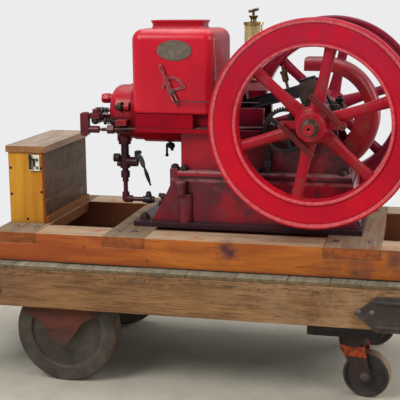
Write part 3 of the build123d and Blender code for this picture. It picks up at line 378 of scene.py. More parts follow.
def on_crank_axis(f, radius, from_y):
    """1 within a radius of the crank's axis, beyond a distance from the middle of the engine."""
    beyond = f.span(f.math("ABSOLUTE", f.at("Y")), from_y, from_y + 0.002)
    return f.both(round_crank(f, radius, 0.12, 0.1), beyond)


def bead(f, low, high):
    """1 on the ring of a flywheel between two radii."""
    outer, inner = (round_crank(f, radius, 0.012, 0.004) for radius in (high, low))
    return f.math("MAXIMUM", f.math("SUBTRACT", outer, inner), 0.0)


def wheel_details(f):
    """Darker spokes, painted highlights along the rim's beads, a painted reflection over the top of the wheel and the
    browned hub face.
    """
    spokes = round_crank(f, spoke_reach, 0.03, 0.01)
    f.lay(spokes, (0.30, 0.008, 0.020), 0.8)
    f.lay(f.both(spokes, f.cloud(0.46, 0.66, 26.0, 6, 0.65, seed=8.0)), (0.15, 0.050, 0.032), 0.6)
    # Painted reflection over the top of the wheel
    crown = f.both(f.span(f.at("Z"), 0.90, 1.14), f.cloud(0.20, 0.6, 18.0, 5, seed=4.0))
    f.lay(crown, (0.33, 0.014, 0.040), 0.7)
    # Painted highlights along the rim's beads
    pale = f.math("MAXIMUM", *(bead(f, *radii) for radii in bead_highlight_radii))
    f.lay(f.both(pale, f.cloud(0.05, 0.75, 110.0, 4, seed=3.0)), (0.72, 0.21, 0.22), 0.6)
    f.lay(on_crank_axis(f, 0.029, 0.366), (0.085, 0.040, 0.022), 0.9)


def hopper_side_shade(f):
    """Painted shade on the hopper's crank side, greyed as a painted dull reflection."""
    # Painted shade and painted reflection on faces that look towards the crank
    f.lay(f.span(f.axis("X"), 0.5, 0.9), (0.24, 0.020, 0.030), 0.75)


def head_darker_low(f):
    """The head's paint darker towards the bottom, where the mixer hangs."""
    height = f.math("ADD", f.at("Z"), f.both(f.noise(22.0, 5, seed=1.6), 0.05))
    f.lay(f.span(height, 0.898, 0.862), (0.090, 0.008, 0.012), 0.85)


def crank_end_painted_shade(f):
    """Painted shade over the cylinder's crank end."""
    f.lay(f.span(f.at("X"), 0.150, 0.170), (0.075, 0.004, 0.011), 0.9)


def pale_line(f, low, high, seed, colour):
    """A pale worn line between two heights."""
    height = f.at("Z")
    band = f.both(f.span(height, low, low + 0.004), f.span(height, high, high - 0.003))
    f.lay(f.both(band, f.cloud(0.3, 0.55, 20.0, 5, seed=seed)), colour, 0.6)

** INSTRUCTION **
Copy every line exactly. Leave nothing out.

** SOLVED PROBLEM **
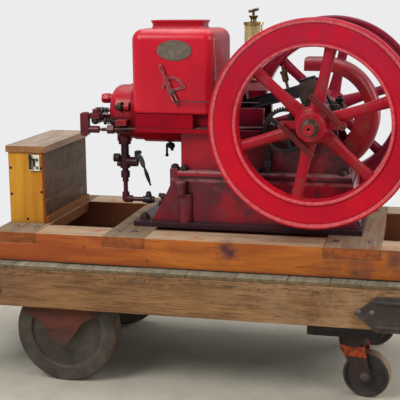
Write part 3 of the build123d and Blender code for this picture. It picks up at line 378 of scene.py. More parts follow.
def on_crank_axis(f, radius, from_y):
    """1 within a radius of the crank's axis, beyond a distance from the middle of the engine."""
    beyond = f.span(f.math("ABSOLUTE", f.at("Y")), from_y, from_y + 0.002)
    return f.both(round_crank(f, radius, 0.12, 0.1), beyond)


def bead(f, low, high):
    """1 on the ring of a flywheel between two radii."""
    outer, inner = (round_crank(f, radius, 0.012, 0.004) for radius in (high, low))
    return f.math("MAXIMUM", f.math("SUBTRACT", outer, inner), 0.0)


def wheel_details(f):
    """Darker spokes, painted highlights along the rim's beads, a painted reflection over the top of the wheel and the
    browned hub face.
    """
    spokes = round_crank(f, spoke_reach, 0.03, 0.01)
    f.lay(spokes, (0.30, 0.008, 0.020), 0.8)
    f.lay(f.both(spokes, f.cloud(0.46, 0.66, 26.0, 6, 0.65, seed=8.0)), (0.15, 0.050, 0.032), 0.6)
    # Painted reflection over the top of the wheel
    crown = f.both(f.span(f.at("Z"), 0.90, 1.14), f.cloud(0.20, 0.6, 18.0, 5, seed=4.0))
    f.lay(crown, (0.33, 0.014, 0.040), 0.7)
    # Painted highlights along the rim's beads
    pale = f.math("MAXIMUM", *(bead(f, *radii) for radii in bead_highlight_radii))
    f.lay(f.both(pale, f.cloud(0.05, 0.75, 110.0, 4, seed=3.0)), (0.72, 0.21, 0.22), 0.6)
    f.lay(on_crank_axis(f, 0.029, 0.366), (0.085, 0.040, 0.022), 0.9)


def hopper_side_shade(f):
    """Painted shade on the hopper's crank side, greyed as a painted dull reflection."""
    # Painted shade and painted reflection on faces that look towards the crank
    f.lay(f.span(f.axis("X"), 0.5, 0.9), (0.24, 0.020, 0.030), 0.75)


def head_darker_low(f):
    """The head's paint darker towards the bottom, where the mixer hangs."""
    height = f.math("ADD", f.at("Z"), f.both(f.noise(22.0, 5, seed=1.6), 0.05))
    f.lay(f.span(height, 0.898, 0.862), (0.090, 0.008, 0.012), 0.85)


def crank_end_painted_shade(f):
    """Painted shade over the cylinder's crank end."""
    f.lay(f.span(f.at("X"), 0.150, 0.170), (0.075, 0.004, 0.011), 0.9)


def pale_line(f, low, high, seed, colour):
    """A pale worn line between two heights."""
    height = f.at("Z")
    band = f.both(f.span(height, low, low + 0.004), f.span(height, high, high - 0.003))
    f.lay(f.both(band, f.cloud(0.3, 0.55, 20.0, 5, seed=seed)), colour, 0.6)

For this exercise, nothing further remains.